Working for the Lord

In the letter to the Colossians, Paul warns against working for the favour of human masters. Our work may well be fruitful and gain favour with our human employers and colleagues or even achieve our own desires for fame and glory. But when we are working to this end, we become buoyed up by praise, pay rises, promotions, good Google reviews, and so on. This stokes our ego and builds up our own name. Instead, Paul exhorts the Christian to work for the Lord, doing everything in the name of Jesus, and with gratitude. When we work in his name, our sense of worth at work is not swayed by the accolades (or lack thereof) from our boss or colleagues. Our worth remains rooted in the love of our Saviour, and our identity (or “name”) is no longer threatened.

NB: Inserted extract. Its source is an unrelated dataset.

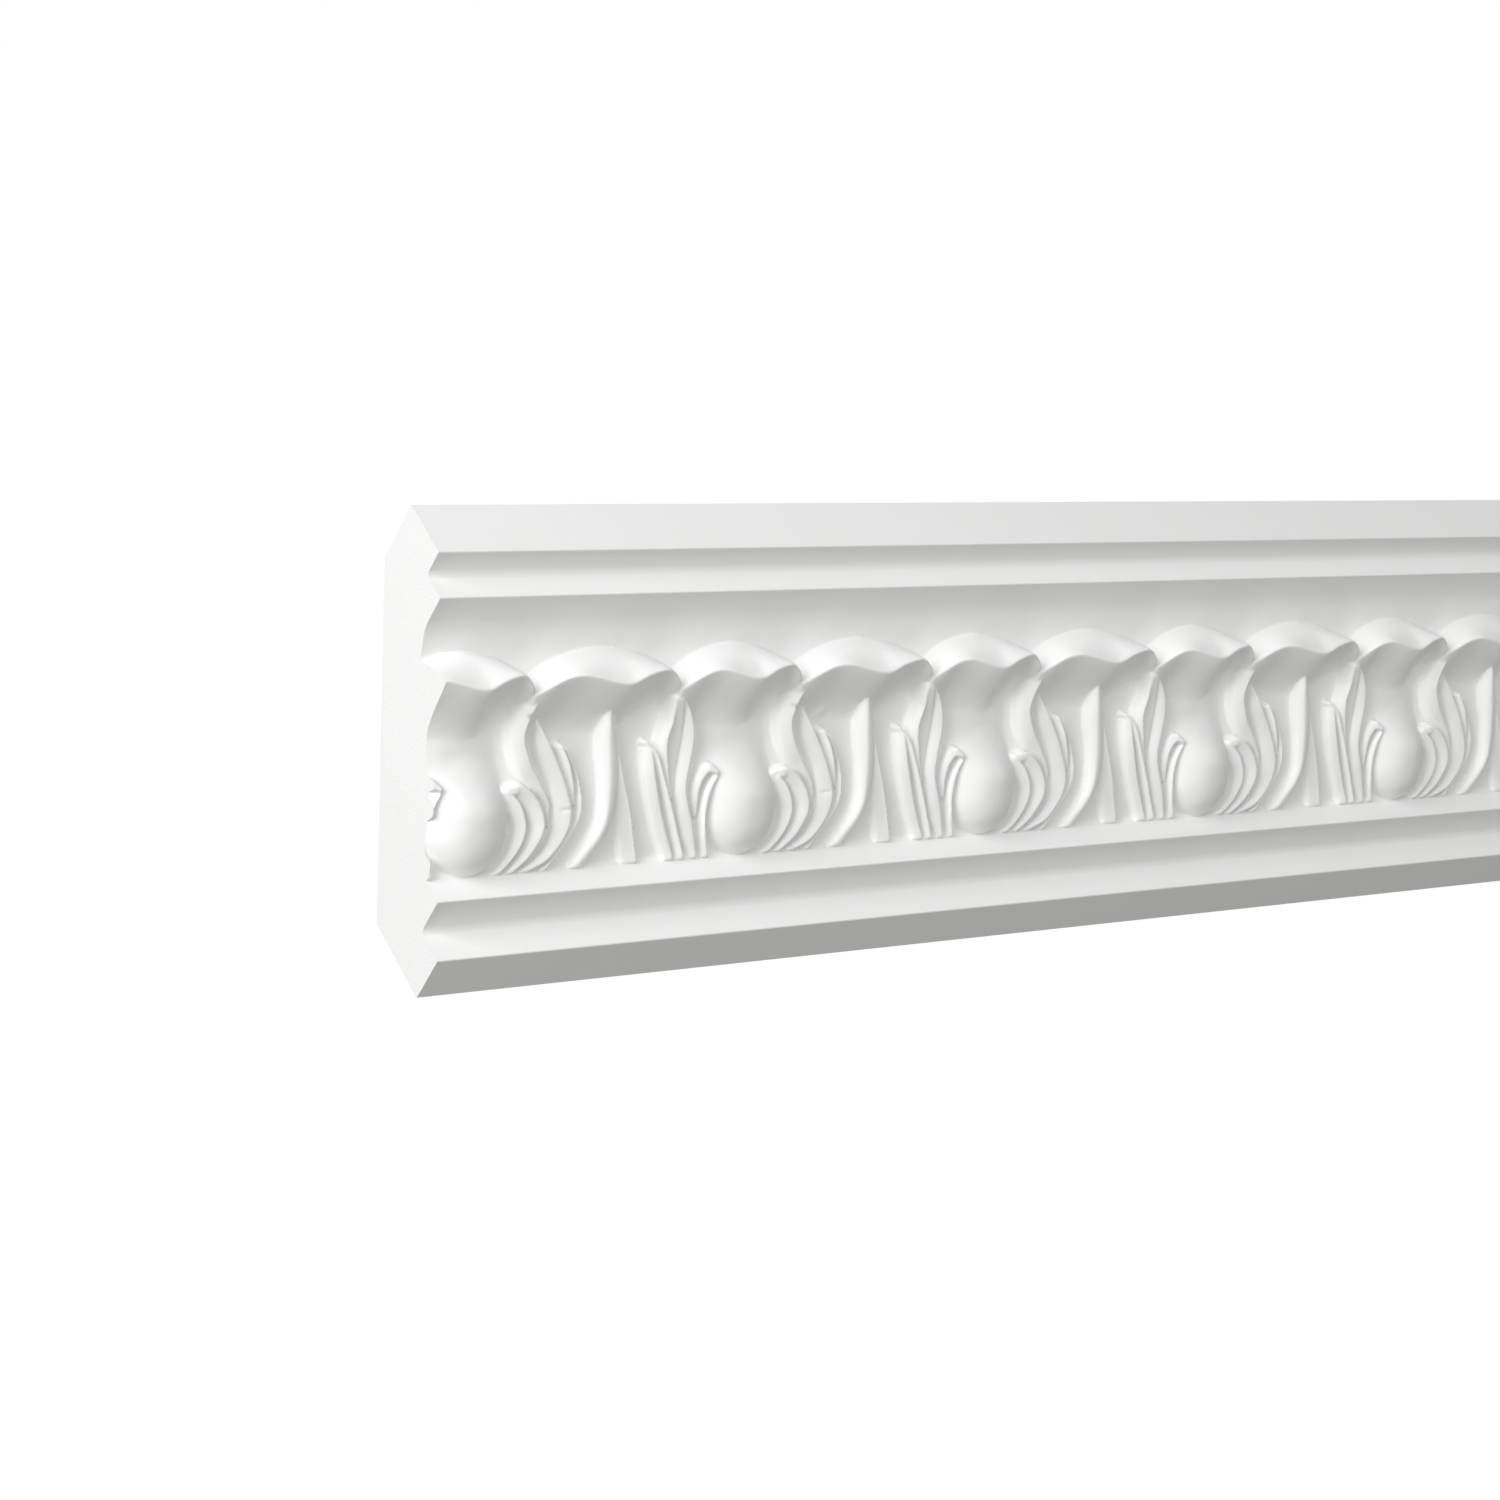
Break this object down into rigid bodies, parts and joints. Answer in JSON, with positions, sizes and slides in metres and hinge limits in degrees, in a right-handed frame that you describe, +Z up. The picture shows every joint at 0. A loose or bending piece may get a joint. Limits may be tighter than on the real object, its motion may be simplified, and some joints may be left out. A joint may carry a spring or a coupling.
{
  "type": "cornice moulding",
  "caption": "Length of ceiling cornice with stepped bands above and below a cast relief of curled leaf lobes, bulbs and leaf blades, cut square at both ends.",
  "frame": {"origin": "middle of the flat face that is glued to the wall, half way along the length", "axes": "+X along the moulding, +Y into the wall, +Z up to the ceiling"},
  "size_m": [0.3684, 0.0762, 0.0723],
  "materials": {
    "primed_polyurethane": "matte white factory primer on cast rigid polyurethane"
  },
  "bodies": {
    "root": {"cornice_moulding": "primed_polyurethane"}
  },
  "joints": []
}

When we work for the Lord, it doesn’t matter who sees what we do or don’t do because we are no longer doing it for the approval of human beings. Of course, when we are working for the Lord, hopefully we will be giving it our best and, therefore, by default, we will be doing our best for our employers, colleagues, and clients. When we work purely as a response to the demands of our boss, it’s easy to feel enslaved or resentful. When we work instead for the Lord and offer it up to the Lord as an act of worship, we become liberated in our spirit, even if outwardly we aren’t doing anything different.

And then, when we are working for the Lord, we become content in the fact that we don’t see the big picture in all its detail. The Lord’s ways and plans are higher than ours. We can see this in this passage from Colossians where Paul did not seek to redress the injustice of slavery. That issue would take another 2,000 years to address as the full implications of Christ’s death and resurrection, both as a slave and for slaves, were worked out. Instead, by choosing to work for the Lord, even the work of slaves could be dignified and sanctified. In a similar way, when faced with what we may consider to be unjust situations at work that are beyond our control, rather than question the justice and the goodness of God, we can instead trust that God is working on a far larger canvas than we can ever dream of. We can know that he holds everything together and will work all things for his glory.

Finally, we realise that wherever we are, whatever we do—whether it’s our lifetime dream job or an in-between job—we bring the presence of the Lord with us. In living out our calling as priests, mediating the presence of God to all around us as “imago dei”(images of God), we participate with Christ in bringing his kingdom here on earth and bearing witness to his name.

Working in the Peace of Christ

The wider order of Paul’s letter suggests some ways in which this truth might apprehend our lives at work. In Colossians 3:15, Paul identifies that for those made alive in Christ, it is only with the peace of Christ and his message of grace, redemption, and hope dwelling among us that we can hope to do anything in his name. If we glance at the beginning of his letter, Paul writes that he has not stopped praying for the people to be filled with the knowledge, wisdom, and understanding that the Spirit gives for it is only through this power of the Spirit that his readers can “live a life worthy of the Lord and please him in every way: bearing fruit in every good work” (Col 1:9–12) with the endurance and patience required. As Tom Wright observes, “it takes serious prayer and real moral effort” to work and live in the way Christ calls us. Three times in the space of three verses, Paul calls us to practise gratitude (Col 3:15–17). A posture of gratitude lifts our eyes in worship, bringing glory to the name of the Lord Jesus through whatever we do, and away from building a name for ourselves. We are re-centred as we remember everything comes from him as a gift. We offer the skills that we have been blessed with back to the Lord, thanking him that he will bless and multiply through us, even if we may never see it.

Prayer and Reflection Guide

To help us apply this passage to our own lives, I invite you to participate in this daily practice. It’s an opportunity to consider how your work can be dignified and sanctified if you choose to do it for the Lord as an act of worship.

At the start of the working day, either at work or home, but at a time and place where you will be undisturbed, bring your work, workplace, and colleagues before God in prayer. In preparation, you might like to light a candle or some other symbolic practice to remind you of the Holy Spirit’s presence going before you into your working day

  1. In your own words, thank the Lord for the new day ahead and for the way Jesus’s death and resurrection have brought peace and hope to our working lives.
  2. Prayerfully consider how your work participates in the work of God’s kingdom. This might be through bringing order and structure, life and growth, justice and healing, creativity and beauty, and flourishing and hope to the world.
  3. Pray for God’s presence to be witnessed in and through you as you work and interact with others around you. Lift your employers, employees, colleagues, or clients to the Lord, asking for particular needs. Ask that the space in which you work might be a “thin space” where others experience the presence and fragrance of the Lord as you interact with them (2 Cor 2:15).
  4. Offer your work and workplace to the Lord, asking him to reign and fulfil his kingdom purposes here and now. Ask for the Holy Spirit to give you wisdom and to show you new ways in which you can work to God’s glory, using the skills and talents he has blessed you with. Take time to sit in silent, attentive prayer.
  5. Close with a prayer of gratitude.